WA President Sebastian Coe said there were 35 special conditions to be applied for a period of three years with a review at the end of that period.

In recent years, dozens of Russian athletes had been allowed to compete as neutrals if they could show a doping-free background but they too remain unable to compete after the Council voted to maintain the blanket ban on Russian and Belarusian athletes that came into force soon after the invasion of Ukraine.

“Council approved the recommendation to exclude Russian and Belarusian athletes and officials from all our world athletics series events,” Coe said. “That is for the foreseeable future because of the invasion and ongoing war in Ukraine.”

Coe said the decision was “very clear with no ambiguity and that the Federation has ‘primacy’ on eligibility.”

This decision follows that last week by the European Athletics Council that Russian and Belarusian athletes should remain banned from its events until the war in Ukraine is ended.

For many years, Andersen’s reports from Russia showed little change and became almost a rubber-stamp exercise as Council duly voted to maintain the ban.

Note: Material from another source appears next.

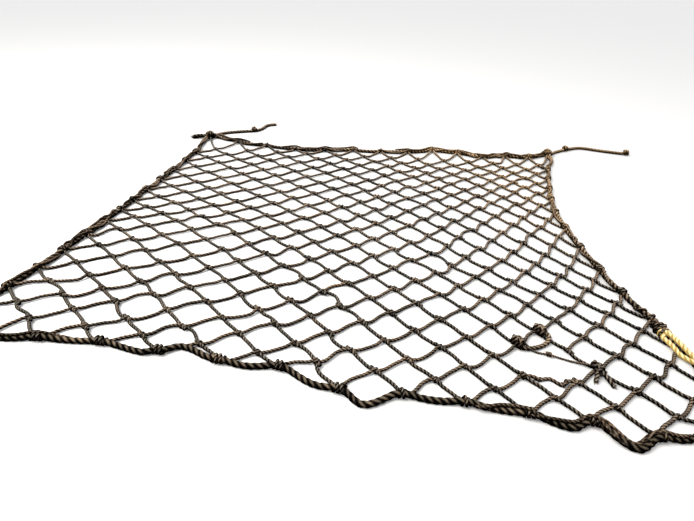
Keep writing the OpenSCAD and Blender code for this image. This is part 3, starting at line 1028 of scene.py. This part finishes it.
def rope_material(name, dark, light, golden, grime=0.5, front_dirt=True):
    """Twisted plant fibre, dark between the strands and pale on worn ridges, with dirt and sun."""
    n = Nodes(name)
    lay = n.attribute("lay").outputs["Vector"]
    ridge = n.attribute("ridge").outputs["Fac"]
    tone = n.attribute("tone").outputs["Fac"]
    sun = n.attribute("sun").outputs["Fac"]
    top = n.attribute("top").outputs["Fac"]
    place = n.add("ShaderNodeTexCoord").outputs["Object"]
    stretched = n.add("ShaderNodeMapping", {"Vector": lay, "Scale": (55, 7, 7)}).outputs["Vector"]
    yarn = n.noise(stretched, 1.0, 6, 0.7)
    fluff = n.noise(place, 420, 4, 0.7)
    patches = n.noise(place, 9, 5, 0.65)
    broad = n.noise(place, 1.7, 3, 0.5)
    # How worn and pale each spot is: ridges and dry yarns are, grooves and dirty patches are not
    wear = n.math("MULTIPLY", n.math("MULTIPLY", ridge, ridge), 0.75)
    wear = n.math("ADD", wear, n.math("MULTIPLY", yarn, 0.7))
    wear = n.math("ADD", wear, n.math("MULTIPLY", fluff, 0.3))
    wear = n.math("ADD", wear, n.math("MULTIPLY", top, 0.6))
    wear = n.math("SUBTRACT", wear, 1.06, clamp=True)
    mottle = n.math("MULTIPLY", n.math("SUBTRACT", patches, 0.5), 1.3)
    shade = n.math("ADD", tone, mottle, clamp=True)
    dark_side = n.ramp(wear, dark)
    light_side = n.ramp(wear, light)
    colour = n.mix(shade, dark_side, light_side)
    gold = n.math("MULTIPLY", sun, n.math("ADD", n.math("MULTIPLY", broad, 1.4), 0.1), clamp=True)
    colour = n.mix(gold, colour, n.ramp(wear, golden))
    if front_dirt:
        soil = n.ramp(n.attribute("front").outputs["Fac"], FRONT_DIRT)
        colour = n.mix(1.0, colour, soil, "MULTIPLY")
    dirt = n.ramp(patches, [(0.3, (1 - grime,) * 3), (0.62, (1, 1, 1))])
    colour = n.mix(1.0, colour, dirt, "MULTIPLY")
    n.put(n.shader.inputs["Base Color"], colour)
    rough = n.add("ShaderNodeMapRange", {"Value": yarn, "To Min": 0.72, "To Max": 0.95})
    n.put(n.shader.inputs["Roughness"], rough.outputs["Result"])
    n.put(n.shader.inputs["Specular IOR Level"], 0.0)
    height = n.math("ADD", n.math("MULTIPLY", yarn, 0.8), n.math("MULTIPLY", fluff, 0.4))
    bump = n.add("ShaderNodeBump", {"Height": height, "Strength": 0.75, "Distance": 0.0012})
    n.put(n.shader.inputs["Normal"], bump.outputs["Normal"])
    return n.material


NETTING = rope_material("netting_rope", CHARCOAL, TAN, GOLDEN)
BORDER = rope_material("border_rope", SOOT, TAN, GOLDEN)
TIE = rope_material("tie_rope", CHARCOAL, TAN, GOLDEN, 0.35)
YELLOW = rope_material("yellow_rope", STRAW, PALE_STRAW, PALE_STRAW, 0.2, False)
CORD = rope_material("mend_cord", CHARCOAL, TAN, TAN, 0.35)


def floor_material():
    n = Nodes("floor")
    n.put(n.shader.inputs["Base Color"], (0.93, 0.93, 0.93, 1))
    n.put(n.shader.inputs["Roughness"], 0.9)
    return n.material


# ---- Stage ----

FLOOR_SIZE = 60
WORLD_STRENGTH = 0.9
LAMP_WATTS = 400
LAMP_SIZE = 4.0
LAMP_COLOUR = (1.0, 0.965, 0.91)
LAMP_AT = (-3.2, -1.8, 4.2)
LAMP_AIM = Vector((0, 0.2, 0))


def add_stage():
    bpy.ops.mesh.primitive_plane_add(size=FLOOR_SIZE, location=(0, 0, 0))
    floor = bpy.context.object
    floor.name = "floor"
    floor.data.materials.append(floor_material())
    world = bpy.data.worlds.new("studio")
    bpy.context.scene.world = world
    world.use_nodes = True
    light = world.node_tree.nodes["Background"]
    light.inputs["Color"].default_value = (1, 1, 1, 1)
    light.inputs["Strength"].default_value = WORLD_STRENGTH
    bpy.context.scene.view_settings.view_transform = "Standard"
    lamp = bpy.data.lights.new("key", "AREA")
    lamp.energy = LAMP_WATTS
    lamp.size = LAMP_SIZE
    lamp.color = LAMP_COLOUR
    holder = bpy.data.objects.new("key", lamp)
    bpy.context.scene.collection.objects.link(holder)
    holder.location = LAMP_AT
    aim = LAMP_AIM - holder.location
    holder.rotation_euler = aim.to_track_quat("-Z", "Y").to_euler()


# ---- The whole net ----


def build():
    add_camera()
    tether_knot("tether_left_knot", LEFT_ROUTE, LEFT_KNOT_AT)
    tether_knot("tether_right_knot", RIGHT_ROUTE, RIGHT_KNOT_AT)
    tether_knot("tether_right_end_knot", RIGHT_ROUTE, len(RIGHT_ROUTE) - 2)
    tether("tether_left", "corner_knot_far_left", LEFT_ROUTE, "bare", ["tether_left_knot_turns"])
    tether(
        "tether_right", "corner_knot_far_right", RIGHT_ROUTE, "knot",
        ["tether_right_knot_turns", "tether_right_end_knot_turns"],
    )
    crossings, raw = read_crossings()
    bars = join_bars(crossings, raw)
    edge = outline(crossings)
    ways = tangents(edge)
    for r in range(1, ROWS + 1):
        netting_row(r, bars, crossings)
    for name, run in stretches(edge):
        border(name, run, ways)
    for strip in range(1, STRIPS + 1):
        hitches(strip, crossings, ways)
    for node in CORNER_KNOTS:
        corner_knot(node, crossings, ways)
    bitter_end()
    yellow_lashing()
    yellow_knot()
    mend_knots(crossings)
    mend_loop(crossings)
    mend_double_knot()
    mend_cord()
    mend_cord_knot()
    mend_splice()
    add_stage()


build()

However, last November he reported back with a much more positive outlook and, subject to certain conditions, recommended reinstatement.

Andersen said that competitive dope-testing of Russian athletes was at an acceptable level of quantity and quality and that Russia’s anti-doping organisation, RUSADA, had received more whistleblower reports about track and field athletics than any other sport.

“These points may be seen as evidence that cultural change is starting to take root in Russian athletics,” he said.